Trends Rocking the Boat
Looking at the cruise industry as a whole, there’s one thing that’s crystal clear: Guest experience is a top priority for cruise lines. With that in mind, both Martin and Graboski agree that many of the graphic installations for this market are moving more toward experiential. These types of installations creatively present information utilizing digital displays, distinct branding and themes, and take more of a dynamic, multi-faceted approach.
Martin also sees graphics materials and products advancing year after year. “The machines, the equipment, the materials, the warranties on them,” Martin says, have all seen innovation. “You can find anything you need out there right now for any application, and it’s really fantastic.”
Whether the printed elements and fabrications are being used in the cruise ship itself or landside at the docks, printed graphics and experiential signage can create an authentic space that enhances the guest experience, Graboski notes. “What we do is a strong part of that,” he says, noting that work for this industry goes beyond just a sign on a wall. “You’re part of a team creating this environment and the whole thing, the whole goal is to give the passengers a unique, memorable experience,” he affirms.

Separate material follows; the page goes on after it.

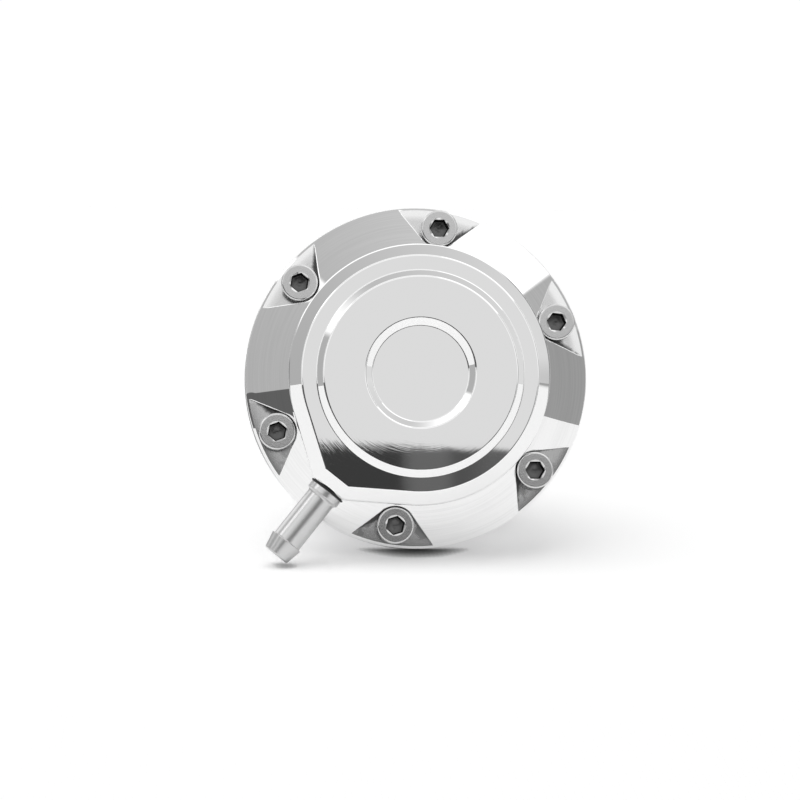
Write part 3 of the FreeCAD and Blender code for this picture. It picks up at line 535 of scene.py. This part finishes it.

Beyond that, Lesvoix sees a market desire for more sustainable, durable materials, “manufacturing techniques that are more eco-friendly, companies that have a strong net zero vision, and initiatives that take our industry into the future.”
From weathering the elements to IMO regulations and the customized nature of the industry, there are a lot of nuances to consider. However, if PSPs are confident in their services and knowledge and understand
client needs, they can find success in the market.